On June 2 this year the President appointed a task force led by the Secretary of Defence Major-General Kamal Guneratne to oversee the management of archaeological sites in the Eastern Province. It includes Major General Suresh Sally, the recently appointed Director of Intelligence. There are credible allegations of war crimes committed by Major General Sally during the civil war. One such allegation, never investigated, was that he played a pivotal role in coercing a doctor to give false testimony by illegally detaining and threatening him, a doctor who was treating Tamil civilians attacked by both sides during the civil war. How unbiased can Sallay be when assessing their claims? The task force includes two Buddhist priests, one of whom is chief priest of the northern and eastern provinces. Their bias towards pan-Sinhala ideology seems to be the reason they were appointed, despite their lack of archaeological and historical expertise. The bona fides of many of the task force are questionable and no women were appointed. Tamil-speaking people are the majority community in the area, but given the makeup of the task force their culture and tenure of the land are unlikely to be taken into account.
The President has used the paralysis of parliament to appoint a military-heavy task force dedicated to creating ‘a virtuous disciplined and lawful society’. The irony would verge on the absurd if the views of some of its members were not so chilling. The Chairperson Major-General Kamal Gooneratne’s views on democracy are well known. In a recent speech in the presence of the President, and with his fans openly applauding and laughing, he stated that those who want to change the constitution are traitors. He wants them dead. But that is not enough: he doesn’t want to give them a proper burial. Buddhist priests should be banned from blessing them and providing consolation to their grieving families. This is where the mask of civility drops and not even lip-service is given to the key norms to a civilised democratic society – the right to dissent, political pluralism, accountability, transparency, social justice and communal harmony. These become the very things that must be extinguished in the name of a lawful society. And those who do it are above the law.

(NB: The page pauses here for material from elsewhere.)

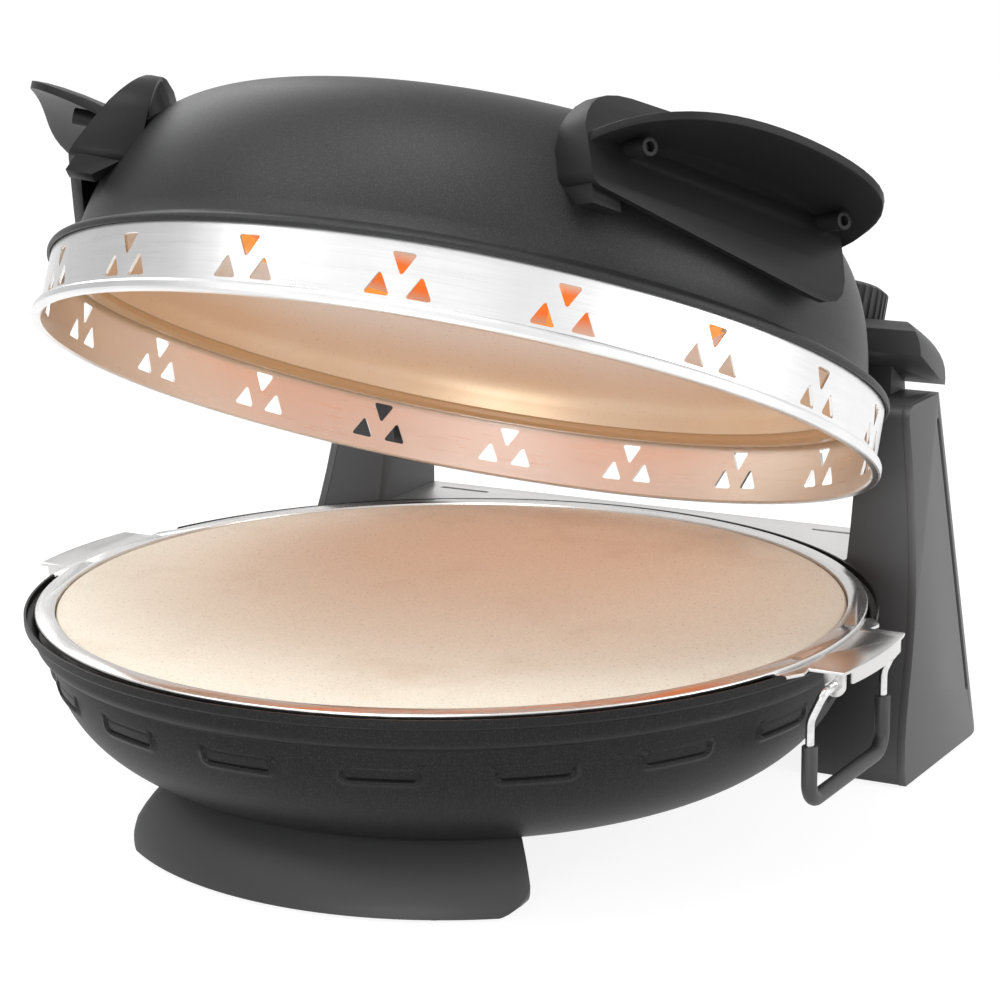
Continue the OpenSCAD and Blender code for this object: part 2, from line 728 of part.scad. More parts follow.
module lid_handle(side) color(black) on_side(side) at_handle() difference() {
    union() {
        handle_wing();
        handle_plate();
        handle_webs();
        handle_blocks();
        handle_bosses();
    }
    rotate([0, 0, 90 - handle_angle]) dome_space();
    for (y = screw_y) translate([160, y, screw_z]) rotate([0, 90, 0]) cylinder(r = screw_r, h = 20);
}
module lid_handle_right() lid_handle(1);
module lid_handle_left() lid_handle(-1);

module handle_screws() color(dark_steel) for (side = [-1, 1]) on_side(side) at_handle()
    for (y = screw_y) translate([160, y, screw_z]) rotate([0, 90, 0])
        cylinder(r = screw_r, h = 9);

// Control

module thermostat() color(cream) translate([knob_x, knob_y, 60]) difference() {
    cylinder(r = thermostat_r, h = 15);
    translate([0, 0, 5]) cylinder(r = shaft_r + 0.05, h = 20);
}

module knob_shaft() color(steel) translate([knob_x, knob_y, 66])
    cylinder(r = shaft_r, h = bridge_top + 12 - 66);

// Ribbed knob with a bevelled crown
module control_knob() color(black) translate([knob_x, knob_y, bridge_top + 0.5]) difference() {
    intersection() {
        linear_extrude(knob_h) difference() {
            circle(r = knob_r);
            for (i = [0:knob_ribs - 1]) rotate(i * 360 / knob_ribs) translate([knob_r, 0]) circle(r = 1.1);
        }
        rotate_extrude() polygon([[0, 0], [knob_r, 0], [knob_r, knob_h - 2], [knob_r - 3, knob_h], [0, knob_h]]);
    }
    translate([0, 0, -1]) cylinder(r = shaft_r, h = 12.5);
    translate([-1, -knob_r + 1, knob_h - 0.8]) cube([2, knob_r - 5, 2]);
}

// Tray and stone

module tray_ring() color(steel) difference() {
    rotate_extrude() polygon([[tray_r, rim_bottom], [tray_r, rim_top - 0.5], [tray_r - 0.4, rim_top],
        [tray_wall_r, rim_top], [tray_wall_r, ledge_z], [ledge_r, ledge_z], [ledge_r, ledge_z - 0.8],
        [tray_wall_r + 1, ledge_z - 0.8], [tray_wall_r + 1, rim_bottom]]);
    rivet_places() cylinder(r = 2, h = 20, center = true);
}

module rivet_places() for (side = [0, 180]) for (a = [-9, 9])
    rotate([0, 0, side + a]) translate([170.2, 0, rim_bottom]) children();

module bracket_rivets() color(steel) rivet_places() translate([0, 0, -bracket_t])
    cylinder(r = 2, h = bracket_t + rim_top - rim_bottom);

// Side bracket: a flat ear plate with a turned-down edge and two lugs for the bail
module tray_bracket(side) color(steel) on_side(side) {
    difference() {
        intersection() {
            translate([0, 0, bracket_z]) linear_extrude(bracket_t) difference() {
                circle(r = bracket_r);
                circle(r = tray_wall_r + 1.4);
            }
            bracket_plan();
        }
        rivet_places() cylinder(r = 2, h = 20, center = true);
    }
    // Turned-down edge
    intersection() {
        translate([0, 0, bail_z + 1]) rotate_extrude()
            translate([bracket_r - bracket_t, 0]) square([bracket_t, bracket_z - bail_z - 1]);
        translate([150, -25, 0]) cube([60, 50, 120]);
    }
    for (y = [-1, 1]) difference() {
        union() {
            translate([bail_x - 4.5, y * 27 - 0.6, bail_z]) cube([9, bracket_t, bracket_z - bail_z]);
            translate([bail_x, y * 27 + 0.6, bail_z]) rotate([90, 0, 0]) cylinder(r = 4.5, h = bracket_t);
        }
        translate([bail_x, y * 27 + 2, bail_z]) rotate([90, 0, 0]) cylinder(r = wire_r + pin_fit, h = 4);
    }
}
module bracket_plan() translate([0, 0, 60]) linear_extrude(60) polygon(concat(
    [[150, -46], [172, -46], [176, -39], [175, -32], [189.5, -32]],
    [[200, -24], [200, 24]],
    [[189.5, 32], [175, 32], [176, 39], [172, 46], [150, 46]]));
module tray_bracket_right() tray_bracket(1);
module tray_bracket_left() tray_bracket(-1);

module pizza_stone() color(cream) rotate_extrude() polygon([[0, stone_z], [stone_r - 1, stone_z],
    [stone_r, stone_z + 1], [stone_r, stone_top - 1], [stone_r - 1, stone_top], [0, stone_top]]);

// Bail: a wire loop that hangs from the lugs, drawn in toward the body, with a rubber sleeve

module bail_wire() {
    slant = atan((bail_x - bail_low_x) / (bail_z - bail_knee_z));
    knee_len = bail_knee_r * tan(slant / 2);
    slant_len = norm([bail_x - bail_low_x, bail_z - bail_knee_z]) - bail_top_r - knee_len;
    drop = bail_knee_z - bail_low_z - knee_len - bail_corner_r;
    stub = [["go", bail_half - bail_stub_y - bail_top_r]];
    elbow = [["turn", bail_top_r, 90]];
    slope = [["go", slant_len]];
    knee = [["roll", 90], ["turn", bail_knee_r, slant], ["roll", -90]];
    leg = [["go", drop]];
    corner = [["turn", bail_corner_r, 90]];
    bottom = [["go", 2 * (bail_half - bail_corner_r)]];
    translate([bail_x, -bail_stub_y, bail_z]) rotate([0, slant, 0])
        rotate([0, 0, -90]) rotate([-90, 0, 0])
            rod(wire_r, concat(stub, elbow, slope, knee, leg, corner, bottom,
                corner, leg, knee, slope, elbow, stub));
    for (y = [-1, 1]) translate([bail_x, y * (bail_stub_y + 0.6), bail_z])
        rotate([90, 0, 0]) cylinder(r = 2.6, h = 1.2, center = true);
}

// The sleeve's centre line, made longer by extra at both ends
module sleeve_path(r, extra) {
    leg = grip_top_z - bail_low_z - bail_corner_r + extra;
    translate([bail_low_x, -bail_half, grip_top_z + extra]) rotate([0, 90, 0])
        rod(r, [["go", leg], ["turn", bail_corner_r, 90], ["go", 2 * (bail_half - bail_corner_r)],
            ["turn", bail_corner_r, 90], ["go", leg]]);
}

module bail(side) color(steel) turned(side) bail_wire();
module bail_right() bail(1);
module bail_left() bail(-1);

module grip(side) color(rubber) turned(side) difference() {
    sleeve_path(grip_r, 0);
    sleeve_path(wire_r, 1);
}
module grip_right() grip(1);
module grip_left() grip(-1);

on_base() base_bowl();
on_base() base_rim();
on_base() base_liner();
on_base() lower_heater();
on_base() lower_heater_clips();
on_base() front_foot();
on_base() foot_pads();
on_base() tower_right();
on_base() tower_left();
on_base() tower_cover_right();
on_base() tower_cover_left();
on_base() rear_deck();
on_base() rear_housing();
on_base() rear_housing_cover();
on_base() terminal_block();
on_base() cord_inlet();
on_base() housing_screws();
on_base() hinge_pins();
on_base() hinge_washers();
on_base() tray_ring();
on_base() tray_bracket_right();
on_base() tray_bracket_left();
on_base() bracket_rivets();
on_base() pizza_stone();
on_base() bail_right();
on_base() grip_right();
on_base() bail_left();
on_base() grip_left();
on_lid() lid_dome();
on_lid() lid_band();
on_lid() lid_reflector();
on_lid() lid_trim_ring();
on_lid() upper_heater();
on_lid() upper_heater_clips();
on_lid() lid_bridge();
on_lid() hinge_arm_right();
on_lid() hinge_arm_left();
on_lid() lid_handle_right();
on_lid() lid_handle_left();
on_lid() handle_screws();
on_lid() thermostat();
on_lid() control_knob();
on_lid() knob_shaft();
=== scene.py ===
"""Looks of an electric pizza maker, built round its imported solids.

The base is a round pressed-steel body with a stone plate in a lift-out tray, and a domed lid
stands open between two rear towers. Lengths in the classes are millimetres unless a name
ends in _m, angles are degrees, and cells and lines of a pattern are counted for each metre.
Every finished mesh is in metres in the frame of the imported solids.
"""

import json
import logging
import math
from collections.abc import Callable, Iterator, Sequence
from contextlib import contextmanager
from dataclasses import dataclass
from enum import Enum

import bmesh
import bpy
from mathutils import Matrix, Vector

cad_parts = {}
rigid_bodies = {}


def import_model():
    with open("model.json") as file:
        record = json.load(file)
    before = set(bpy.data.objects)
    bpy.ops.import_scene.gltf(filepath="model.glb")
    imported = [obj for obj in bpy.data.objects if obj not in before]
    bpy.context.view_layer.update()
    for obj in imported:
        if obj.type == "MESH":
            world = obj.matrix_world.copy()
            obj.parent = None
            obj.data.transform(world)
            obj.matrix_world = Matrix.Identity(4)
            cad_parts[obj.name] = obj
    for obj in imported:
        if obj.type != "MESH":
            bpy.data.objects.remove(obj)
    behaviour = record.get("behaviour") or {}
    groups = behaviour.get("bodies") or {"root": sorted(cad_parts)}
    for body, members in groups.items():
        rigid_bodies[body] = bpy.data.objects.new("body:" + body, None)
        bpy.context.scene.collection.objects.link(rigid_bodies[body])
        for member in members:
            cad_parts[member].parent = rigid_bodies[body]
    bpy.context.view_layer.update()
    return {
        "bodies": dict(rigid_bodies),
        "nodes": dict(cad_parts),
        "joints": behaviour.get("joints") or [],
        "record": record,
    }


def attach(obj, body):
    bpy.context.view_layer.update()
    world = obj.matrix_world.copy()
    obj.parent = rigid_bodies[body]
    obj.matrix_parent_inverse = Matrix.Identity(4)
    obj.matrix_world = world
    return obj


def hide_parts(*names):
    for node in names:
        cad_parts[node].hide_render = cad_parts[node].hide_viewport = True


log = logging.getLogger("pizza_maker")

MM = 0.001
TO_MM = 1000.0
Colour = tuple[float, float, float]
Point = tuple[float, float, float]
Profile = list[tuple[float, float]]


class Place(Enum):
    """The frame in which a piece or a pattern is laid out."""

    ROOM = "room"
    BASE = "base"
    LID = "lid"


class Lay(Enum):
    """The direction in which steel was brushed."""

    ROUND = "round"
    ALONG_X = "along_x"
    ALONG_Y = "along_y"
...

The actions, language and policies of the current President are reminiscent of many countries in South America in the latter half of the 20th century. A corrupt and malfunctioning state, riddled with nepotism and with a self-serving elite beholden to a foreign power, gives rise to a charismatic leader with a military background and mindset. He promises to clean the country up and talks of national self-renewal, but the corruption and maladministration worsen, and his family and supporters steal the nation’s wealth. In time the democratic forces regroup and try to clean up the economic and political mess these despots leave behind. Such leaders can currently be found in Brazil, Hungary, the United States and India. The current President’s political manoeuvring and rhetoric is eerily similar. They do enormous damage to the social and economic fabric of a nation.